Comme beaucoup de gens, je me suis dit que cette situation était, au pire, un inconvénient mineur : il ne serait plus possible pour moi de retourner écouter les chansons des groupes du secondaire desquels je faisais partie avec mes amis, et on ne pourra plus en rire tous ensemble. Mais j’y ai pensé un peu plus longuement, et je me suis rendu compte que c’était en fait une bonne partie de mon enfance qui avait disparu.

J’ai l’impression, peut-être non fondée, que le phénomène MySpace n’a pas été aussi frappant au Québec qu’ailleurs dans le monde. Il y a même peut-être des gens qui lisent cet article qui n’ont pas connu ce qu’on appelle « l’époque MySpace ».

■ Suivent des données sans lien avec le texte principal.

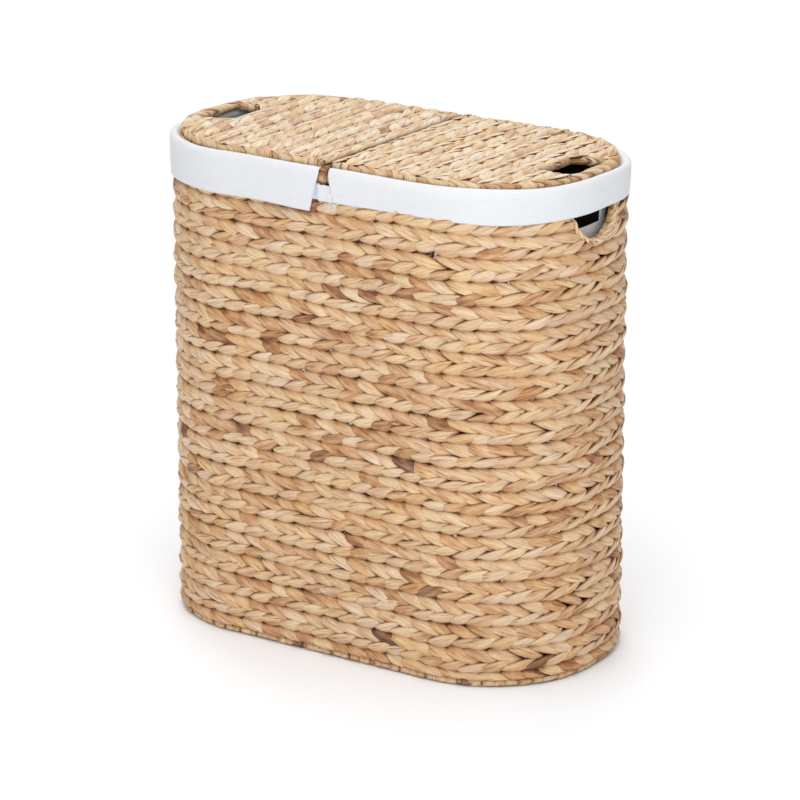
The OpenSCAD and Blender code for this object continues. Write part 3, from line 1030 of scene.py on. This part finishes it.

Ce site était vraiment un one-stop shop. C’était le premier média social de masse : c’était à la fois notre Facebook, Spotify, SoundCloud, Tinder, Reddit, Twitter et Instagram. Par-dessus tout, c’était le foyer pour plusieurs communautés, qui a tout changé. Il était maintenant facile de trouver des gens avec les mêmes intérêts que soi, ou de nouveaux artistes. Ou même, dans certains cas, l’amour.

Moi, c’est la plateforme qui m’a aidé à me trouver. J’étais déjà intéressé par le emo et le hardcore, mais c’est sur MySpace que je me suis rendu compte qu’il existait dans ma ville toute une communauté de gens emo que je ne connaissais pas, mais qui s’habillaient comme moi, qui écoutaient la même musique que moi, qui riaient des mêmes blagues. Dès que je rentrais de l’école, chaque soir, après avoir passé la journée à socialiser avec mes camarades de classe qui trouvaient mes goûts et intérêts « bizarres », je courais jusqu’à mon ordinateur pour retrouver ma communauté en ligne.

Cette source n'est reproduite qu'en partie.